===== INFORMATION SUPPLIED

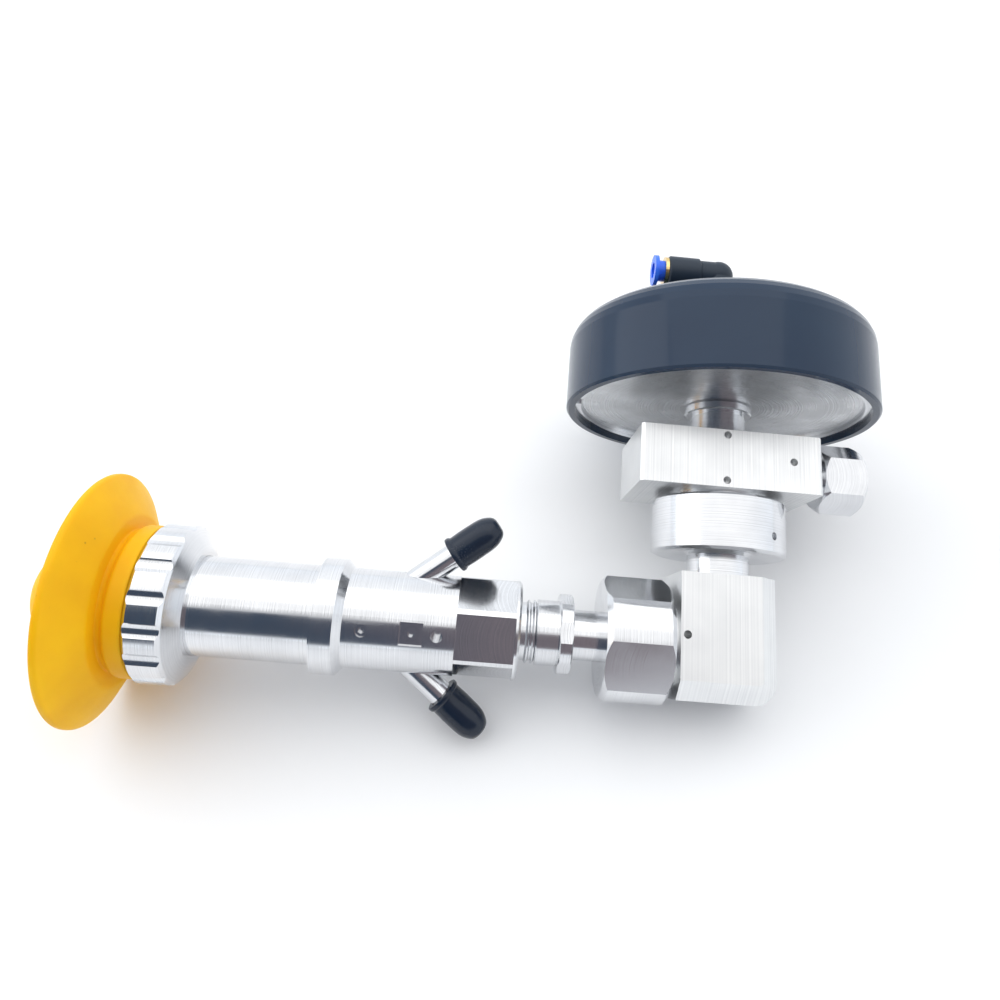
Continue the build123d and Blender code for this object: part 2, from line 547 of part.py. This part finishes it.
def air_fitting():
    top = CAP_RIM + CUP_HEIGHT
    stud = rod(STUD_R, top - CUP_WALL, top) + prism(STUD_FLATS, 6, top, top + STUD_HEIGHT)
    stud += rod(STUD_PIN_R, top + STUD_HEIGHT, top + STUD_HEIGHT + STUD_PIN)
    stud -= rod(AIR_WAY_R, top - CUP_WALL, top + STUD_HEIGHT + STUD_PIN)
    keep("air_stud", VALVE, stud)
    rise = top + FITTING_RISE
    base = top + STUD_HEIGHT + FACE_GAP
    across = Pos(0, rise, 0) * HEAD
    body = VALVE * rod(FITTING_ELBOW_R, base, rise)
    body += Pos(0, rise, 0) * Sphere(FITTING_ELBOW_R + FITTING_BULGE)
    body += across * rod(FITTING_ELBOW_R, 0, FITTING_STEP)
    body += across * soft_rod(FITTING_R, FITTING_STEP, FITTING_END, TRIM)
    eye = Pos(-LUG_AT, rise - FITTING_R - LUG_R / 2, 0)
    body += eye * Cylinder(LUG_R, LUG_R)
    body -= VALVE * rod(STUD_PIN_R + FIT, base, top + STUD_HEIGHT + STUD_PIN + FACE_GAP)
    body -= VALVE * rod(AIR_WAY_R, base, rise)
    body -= across * rod(AIR_CROSS_R, 0, FITTING_END)
    sleeve_end = FITTING_END - SLEEVE_DEPTH
    body -= across * rod(AIR_TUBE_R, TUBE_STOP, FITTING_END)
    body -= across * rod(SLEEVE_R + FIT, sleeve_end - COLLAR_PUSH - FACE_GAP, FITTING_END)
    body -= eye * Cylinder(LUG_HOLE_R, 3 * LUG_R)
    nodes["air_elbow"] = body
    nodes["brass_ring"] = across * tube(BRASS_R, SLEEVE_R + FIT, FITTING_END, FITTING_END + BRASS_WIDTH)
    flange = FITTING_END + BRASS_WIDTH + COLLAR_STAND
    collar = rod(SLEEVE_R, sleeve_end, flange) + rod(COLLAR_FLANGE_R, flange, flange + COLLAR_FLANGE)
    nodes["release_collar"] = across * (collar - rod(AIR_TUBE_R, sleeve_end, flange + COLLAR_FLANGE))


def lie_down():
    # rest the rim of the cup, the elbow and the rim of the splash guard on the bench, Z up
    lying = {name: Rot(0, LIE_ROLL, 0) * Rot(LIE_TILT, 0, 0) * solid for name, solid in nodes.items()}
    box = Compound(list(lying.values())).bounding_box()
    middle = box.center()
    shift = Pos(-middle.X, -middle.Y, -box.min.Z)
    return {name: shift * solid for name, solid in lying.items()}


def main():
    elbow_block()
    swivel_nut()
    adapter()
    head_body()
    small_screws()
    jet_parts()
    collet()
    collet_nut()
    splash_guard()
    abrasive_ports()
    outlet()
    valve_block()
    inlet_gland_nut()
    valve_parts()
    actuator()
    air_fitting()
    os.makedirs("parts", exist_ok=True)
    for name, solid in lie_down().items():
        export_step(solid, "parts/" + name + ".step")
        print(name, round(solid.volume, 1))


main()
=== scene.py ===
import bpy
import bmesh
import json
import math
from mathutils import Matrix, Vector


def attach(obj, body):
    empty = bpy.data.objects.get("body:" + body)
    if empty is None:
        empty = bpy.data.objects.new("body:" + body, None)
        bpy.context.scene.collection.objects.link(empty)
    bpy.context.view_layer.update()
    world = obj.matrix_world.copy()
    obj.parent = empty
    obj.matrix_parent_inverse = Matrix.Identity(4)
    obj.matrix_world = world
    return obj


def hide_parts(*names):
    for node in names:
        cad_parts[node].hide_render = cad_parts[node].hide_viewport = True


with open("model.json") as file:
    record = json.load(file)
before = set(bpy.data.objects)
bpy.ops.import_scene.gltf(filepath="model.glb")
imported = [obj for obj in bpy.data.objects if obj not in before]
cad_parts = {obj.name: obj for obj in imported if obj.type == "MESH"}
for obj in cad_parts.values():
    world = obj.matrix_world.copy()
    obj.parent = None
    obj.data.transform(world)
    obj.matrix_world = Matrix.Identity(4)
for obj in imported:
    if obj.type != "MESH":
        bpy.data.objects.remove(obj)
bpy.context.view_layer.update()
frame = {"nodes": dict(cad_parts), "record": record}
print("frame loaded")

# directions of the unit as it lies: headDir runs to the nozzle, valveDir to the actuator
joints = {joint["name"]: joint for joint in frame["record"]["behaviour"]["joints"]}
headDir = Vector(joints["swivel_nut_turn"]["axis"]).normalized()
valveDir = Vector(joints["valve_stroke"]["axis"]).normalized()
faceDir = valveDir.cross(headDir).normalized()
nutStation = 0.030   # the swivel nut's hinge sits this far along the head
inletRise = 60.8     # millimetres from the crossing up to the water inlet
crossing = Vector(joints["swivel_nut_turn"]["pos_m"]) - headDir * nutStation


def spot(along, up, out):
    # millimetres from the crossing of the two axes, as a point in the scene
    return crossing + (-headDir * along + valveDir * up + faceDir * out) / 1000


def newMaterial(name):
    mat = bpy.data.materials.new(name)
    mat.use_nodes = True
    tree = mat.node_tree
    shader = tree.nodes["Principled BSDF"]
    return mat, tree, shader


def node(tree, kind, **settings):
    made = tree.nodes.new(kind)
    for key, value in settings.items():
        setattr(made, key, value)
    return made


def stationAndRadius(tree, axis, origin):
    # distance along an axis plus distance from it, so rings run round a turned piece and its faces
    place = node(tree, "ShaderNodeTexCoord")
    local = node(tree, "ShaderNodeVectorMath", operation="SUBTRACT")
    local.inputs[1].default_value = origin
    tree.links.new(place.outputs["Object"], local.inputs[0])
    dot = node(tree, "ShaderNodeVectorMath", operation="DOT_PRODUCT")
    dot.inputs[1].default_value = axis
    tree.links.new(local.outputs[0], dot.inputs[0])
    scaled = node(tree, "ShaderNodeVectorMath", operation="SCALE")
    scaled.inputs[0].default_value = axis
    tree.links.new(dot.outputs["Value"], scaled.inputs["Scale"])
    side = node(tree, "ShaderNodeVectorMath", operation="SUBTRACT")
    tree.links.new(local.outputs[0], side.inputs[0])
    tree.links.new(scaled.outputs[0], side.inputs[1])
    radius = node(tree, "ShaderNodeVectorMath", operation="LENGTH")
    tree.links.new(side.outputs[0], radius.inputs[0])
    total = node(tree, "ShaderNodeMath", operation="ADD")
    tree.links.new(dot.outputs["Value"], total.inputs[0])
    tree.links.new(radius.outputs["Value"], total.inputs[1])
    return total.outputs[0], local.outputs[0]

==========

YOUR GOAL:
Extract the span of lines that starts with the line containing "inlet_gland_nut()" and ends with the line containing "before = set(bpy.data.objects)". Keep it exact and add nothing.

SOLUTION:
    inlet_gland_nut()
    valve_parts()
    actuator()
    air_fitting()
    os.makedirs("parts", exist_ok=True)
    for name, solid in lie_down().items():
        export_step(solid, "parts/" + name + ".step")
        print(name, round(solid.volume, 1))


main()
=== scene.py ===
import bpy
import bmesh
import json
import math
from mathutils import Matrix, Vector


def attach(obj, body):
    empty = bpy.data.objects.get("body:" + body)
    if empty is None:
        empty = bpy.data.objects.new("body:" + body, None)
        bpy.context.scene.collection.objects.link(empty)
    bpy.context.view_layer.update()
    world = obj.matrix_world.copy()
    obj.parent = empty
    obj.matrix_parent_inverse = Matrix.Identity(4)
    obj.matrix_world = world
    return obj


def hide_parts(*names):
    for node in names:
        cad_parts[node].hide_render = cad_parts[node].hide_viewport = True


with open("model.json") as file:
    record = json.load(file)
before = set(bpy.data.objects)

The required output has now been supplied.